Then you and I are in total agreement.


----------



## kevincali

alterego said:


> The new federal law referred to as "structuring" makes it illegal to make withdrawals or deposits to avoid paper being filled on your financial activity. If you make multiple 9900 deposits the fees will confiscate your deposit. This has been happening to farmers a lot.


What if you do $9000 one month, $7000 the next, $8000 the next?

Or $9900 then $9994 then $9991. If you're making $9900 a month legit every month, how can they say that you're only depositing $9900 to avoid paper trails?!?

So if I made $9942 last month and I only wanted to deposit $9900 because $42 went for gas and lunch. Now I'm being accused of bank fraud??!!?

UNFREAKINBELIEVEABLE

This is why I do NOT have a bank account any more. I use gift cards or buy in person where I can. I don't have enough money to collect interest, and what money I did have in the bank, went to fees to HAVE the account  Screw that sh!t


----------



## ekim

MI.oldguy said:


> The only $$$$ in our bank is electronically funded to me by my retirement pay from my service rendered to our country.I dont have a choice.but it goes really fast anyway!


Mine too, but I have figured out how much I need every month and always make a withdrawl early in the month and pay myself with cash for me to have, not the bank. I can always put some in if need be, but cash still works in most places.


----------



## PaulS

I bank with a bank that I can deposit and remove any amount I need. The bank also defied the feds during the depression and remained open for business. The $10,000 dollar is an amount that must be reported to the IRS but if my account has enough in it I can withdraw as much as I want. I recently withdrew $ 1500 with no questions asked and I have taken $2000 out recently too. In the near future I will be taking more large amounts out and I expect no questions when I do. I can write a check for $15000 without a problem (yest I have done it in the last year) so it is reasonable to believe I could take the money out of my account the same way.


----------



## rickkyw1720pf

PaulS said:


> I bank with a bank that I can deposit and remove any amount I need. The bank also defied the feds during the depression and remained open for business. The $10,000 dollar is an amount that must be reported to the IRS but if my account has enough in it I can withdraw as much as I want. I recently withdrew $ 1500 with no questions asked and I have taken $2000 out recently too. In the near future I will be taking more large amounts out and I expect no questions when I do. I can write a check for $15000 without a problem (yest I have done it in the last year) so it is reasonable to believe I could take the money out of my account the same way.

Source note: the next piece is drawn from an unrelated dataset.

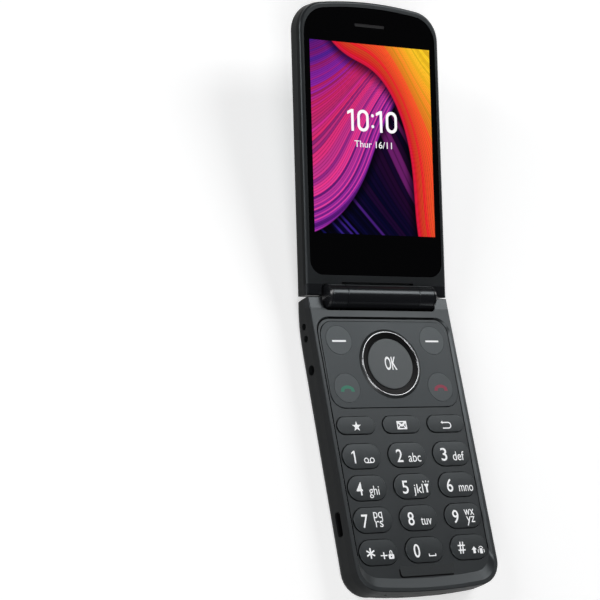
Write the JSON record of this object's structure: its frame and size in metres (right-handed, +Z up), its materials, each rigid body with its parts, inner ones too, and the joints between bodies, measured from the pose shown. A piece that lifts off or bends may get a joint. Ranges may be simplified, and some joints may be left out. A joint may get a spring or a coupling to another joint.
{
  "type": "flip phone",
  "caption": "Clamshell mobile phone, opened flat to its stop: keypad half on its back, glossy screen half raised on a barrel hinge.",
  "frame": {"origin": "on the table, under the middle of the flat back of the keypad half", "axes": "+Z up out of the table, +Y along the phone from the keypad's foot to the hinge and the lid, +X to the right of someone who reads the screen"},
  "size_m": [0.0571, 0.1994, 0.0366],
  "materials": {
    "front_shell": "satin",
    "rear_shell": "matte",
    "key_plastic": "satin",
    "chrome_trim": "polished",
    "window": "gloss",
    "spun_metal": "satin",
    "display_module": "gloss",
    "black_plastic": "matte",
    "steel": "satin",
    "cell_pack": "satin",
    "light_plate": "satin",
    "circuit_board": "satin",
    "dome_film": "gloss",
    "contact_plating": "satin"
  },
  "bodies": {
    "base": {"base_screws": "steel", "battery": "cell_pack", "battery_cover": "rear_shell", "board_shield": "steel", "camera_module": "black_plastic", "camera_window": "window", "charging_contacts": "contact_plating", "charging_socket": "steel", "dome_sheet": "dome_film", "headphone_jack": "black_plastic", "hinge_cartridge": "steel", "key_frame": "front_shell", "loudspeaker": "steel", "main_board": "circuit_board", "microphone": "black_plastic", "nav_panel": "front_shell", "rear_housing": "rear_shell", "speaker_grille": "black_plastic", "thumb_pad": "front_shell", "torch_lens": "window", "vibration_motor": "steel"},
    "lid": {"screen_frame": "front_shell", "outer_cover": "rear_shell", "main_glass": "window", "main_display": "display_module", "chassis_plate": "light_plate", "lid_board": "circuit_board", "outer_glass": "window", "outer_display": "display_module", "earpiece": "black_plastic", "closing_magnet": "steel", "lid_screws": "steel", "hinge_shaft": "steel", "cable_sleeve": "steel", "hinge_caps": "front_shell"},
    "call_key": {"call_key": "spun_metal"},
    "nav_ring": {"nav_ring": "key_plastic", "nav_chrome_ring": "chrome_trim"},
    "nav_ok": {"nav_ok": "key_plastic"},
    "volume_key": {"volume_key": "key_plastic"},
    "key_star": {"key_star": "key_plastic"},
    "key_message": {"key_message": "key_plastic"},
    "key_back": {"key_back": "key_plastic"},
    "key_1": {"key_1": "key_plastic"},
    "key_2": {"key_2": "key_plastic"},
    "key_3": {"key_3": "key_plastic"},
    "key_4": {"key_4": "key_plastic"},
    "key_5": {"key_5": "key_plastic"},
    "key_6": {"key_6": "key_plastic"},
    "key_7": {"key_7": "key_plastic"},
    "key_8": {"key_8": "key_plastic"},
    "key_9": {"key_9": "key_plastic"},
    "key_asterisk": {"key_asterisk": "key_plastic"},
    "key_0": {"key_0": "key_plastic"},
    "key_hash": {"key_hash": "key_plastic"},
    "key_soft_left": {"key_soft_left": "key_plastic"},
    "key_soft_right": {"key_soft_right": "key_plastic"},
    "key_call": {"key_call": "key_plastic"},
    "key_end": {"key_end": "key_plastic"}
  },
  "joints": [
    {"name": "lid_hinge", "type": "hinge", "parent": "base", "child": "lid", "pos_m": [0, 0.056, 0.0112], "axis": [1, 0, 0], "range_deg": [0, 164.8]},
    {"name": "nav_ring_press", "type": "slide", "parent": "base", "child": "nav_ring", "axis": [0, 0, -1], "range_m": [0, 0.0003], "stiffness_N_per_m": 200, "springref_m": -0.0004},
    {"name": "nav_ok_press", "type": "slide", "parent": "base", "child": "nav_ok", "axis": [0, 0, -1], "range_m": [0, 0.0003], "stiffness_N_per_m": 200, "springref_m": -0.0004},
    {"name": "volume_press", "type": "slide", "parent": "base", "child": "volume_key", "axis": [-1, 0, 0], "range_m": [0, 0.0003], "stiffness_N_per_m": 150, "springref_m": -0.0004},
    {"name": "call_key_press", "type": "slide", "parent": "lid", "child": "call_key", "axis": [0, -0.2571, 0.9664], "range_m": [0, 0.00025], "stiffness_N_per_m": 150, "springref_m": -0.0004},
    {"name": "key_soft_left_press", "type": "slide", "parent": "base", "child": "key_soft_left", "axis": [0, 0, -1], "range_m": [0, 0.0003], "stiffness_N_per_m": 150, "springref_m": -0.0004},
    {"name": "key_soft_right_press", "type": "slide", "parent": "base", "child": "key_soft_right", "axis": [0, 0, -1], "range_m": [0, 0.0003], "stiffness_N_per_m": 150, "springref_m": -0.0004},
    {"name": "key_call_press", "type": "slide", "parent": "base", "child": "key_call", "axis": [0, 0, -1], "range_m": [0, 0.0003], "stiffness_N_per_m": 150, "springref_m": -0.0004},
    {"name": "key_end_press", "type": "slide", "parent": "base", "child": "key_end", "axis": [0, 0, -1], "range_m": [0, 0.0003], "stiffness_N_per_m": 150, "springref_m": -0.0004},
    {"name": "key_star_press", "type": "slide", "parent": "base", "child": "key_star", "axis": [0, 0, -1], "range_m": [0, 0.0003], "stiffness_N_per_m": 150, "springref_m": -0.0004},
    {"name": "key_message_press", "type": "slide", "parent": "base", "child": "key_message", "axis": [0, 0, -1], "range_m": [0, 0.0003], "stiffness_N_per_m": 150, "springref_m": -0.0004},
    {"name": "key_back_press", "type": "slide", "parent": "base", "child": "key_back", "axis": [0, 0, -1], "range_m": [0, 0.0003], "stiffness_N_per_m": 150, "springref_m": -0.0004},
    {"name": "key_1_press", "type": "slide", "parent": "base", "child": "key_1", "axis": [0, 0, -1], "range_m": [0, 0.0003], "stiffness_N_per_m": 150, "springref_m": -0.0004},
    {"name": "key_2_press", "type": "slide", "parent": "base", "child": "key_2", "axis": [0, 0, -1], "range_m": [0, 0.0003], "stiffness_N_per_m": 150, "springref_m": -0.0004},
    {"name": "key_3_press", "type": "slide", "parent": "base", "child": "key_3", "axis": [0, 0, -1], "range_m": [0, 0.0003], "stiffness_N_per_m": 150, "springref_m": -0.0004},
    {"name": "key_4_press", "type": "slide", "parent": "base", "child": "key_4", "axis": [0, 0, -1], "range_m": [0, 0.0003], "stiffness_N_per_m": 150, "springref_m": -0.0004},
    {"name": "key_5_press", "type": "slide", "parent": "base", "child": "key_5", "axis": [0, 0, -1], "range_m": [0, 0.0003], "stiffness_N_per_m": 150, "springref_m": -0.0004},
    {"name": "key_6_press", "type": "slide", "parent": "base", "child": "key_6", "axis": [0, 0, -1], "range_m": [0, 0.0003], "stiffness_N_per_m": 150, "springref_m": -0.0004},
    {"name": "key_7_press", "type": "slide", "parent": "base", "child": "key_7", "axis": [0, 0, -1], "range_m": [0, 0.0003], "stiffness_N_per_m": 150, "springref_m": -0.0004},
    {"name": "key_8_press", "type": "slide", "parent": "base", "child": "key_8", "axis": [0, 0, -1], "range_m": [0, 0.0003], "stiffness_N_per_m": 150, "springref_m": -0.0004},
    {"name": "key_9_press", "type": "slide", "parent": "base", "child": "key_9", "axis": [0, 0, -1], "range_m": [0, 0.0003], "stiffness_N_per_m": 150, "springref_m": -0.0004},
    {"name": "key_asterisk_press", "type": "slide", "parent": "base", "child": "key_asterisk", "axis": [0, 0, -1], "range_m": [0, 0.0003], "stiffness_N_per_m": 150, "springref_m": -0.0004},
    {"name": "key_0_press", "type": "slide", "parent": "base", "child": "key_0", "axis": [0, 0, -1], "range_m": [0, 0.0003], "stiffness_N_per_m": 150, "springref_m": -0.0004},
    {"name": "key_hash_press", "type": "slide", "parent": "base", "child": "key_hash", "axis": [0, 0, -1], "range_m": [0, 0.0003], "stiffness_N_per_m": 150, "springref_m": -0.0004}
  ]
}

It's only if you take cash money. When I retired I took all my money out of savings and put it in my checking with no problem. But is was because they wrote me a personal check and it was way over 10k.


----------



## rickkyw1720pf

Well all the publicity must have worked, the bank is backing down. 
Furious Backlash Forces HSBC To Scrap Large Cash Withdrawal Limit | Zero Hedge
I hope the people continue to withdraw their money and cause the bank to fold for a lesson to any other bank thinking the same thing.


----------



## ekim

rickkyw1720pf said:


> It's only if you take cash money. When I retired I took all my money out of savings and put it in my checking with no problem.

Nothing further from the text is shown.